La novela es de las de una pieza: el personaje protagonista resulta perfecto en su combinación de valentía e ingenuidad, el templario Erik de Viborg es un soldado obsesionado con la venganza con el que resulta imposible no simpatizar, los malos tienen motivaciones claras y actuaciones comprensibles... Sólo chirría un tanto, quizá, la moza frescales que asedia a Telmo, presuntamente liberada pero de actuaciones completemente grises, puesta ahí témome que por aquello de equilibrar la balanza en esta era en la que es imprescindible hacer guiños hacia la igualdad aunque hablemos de la Edad Media. Algo que contrasta con la capacidad del autor para, en cambio, lanzar con discrección mensajes antixenófobos, comunes a us obra.
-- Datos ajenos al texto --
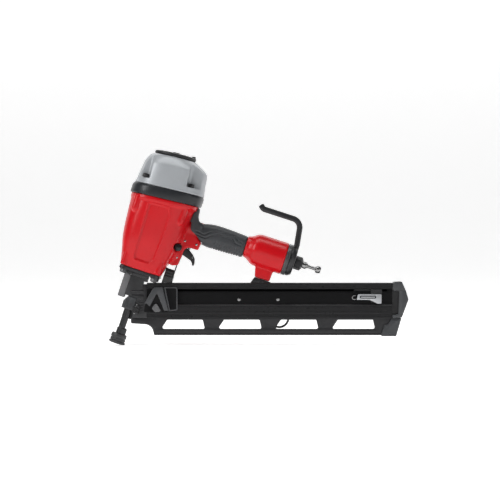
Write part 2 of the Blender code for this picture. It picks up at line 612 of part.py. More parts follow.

Donde Mallorquí se muestra más vigoroso, como de costumbre, es en el ritmo narrativo. Ni siquiera esa previsibilidad o su folletinesco empeño de terminar cada capítulo con admoniciones del tipo "no sabíamos lo que nos esperaba" o "aquel signo sólo era el primer presagio de cuán espantosos acontecimientos nos acechaban", que podrían resultar cargantes, consiguen eliminar la tensión creciente, reforzada por la forma cariñosa y exhaustiva en que afronta las descripciones. Como de costumbre en el autor, la documentación aparece como impecable, y la información se dosifica con sabiduría.

En cuanto al elemento fantástico, concediendo que resulta difícil aportar nada radicalmente nuevo al tema de la hermandad diabólica, está bien traido y goza sobre todo del refuerzo que aportan las poderosas descripciones del autor y su facilidad para transmitir "sentido de la maravilla". Un factor, sin duda, que debería ser considerado en el futuro por Mallorquí: las juveniles en las que trata temas fantásticos le salen mucho más redondas que las de otra temática. En comparación con la cumplidora, aunque insulsa El último trabajo del señor Luna (Edebé), tanto La catedral como La hermandad de Eihwaz (Edebé) son novelas francamente más completas.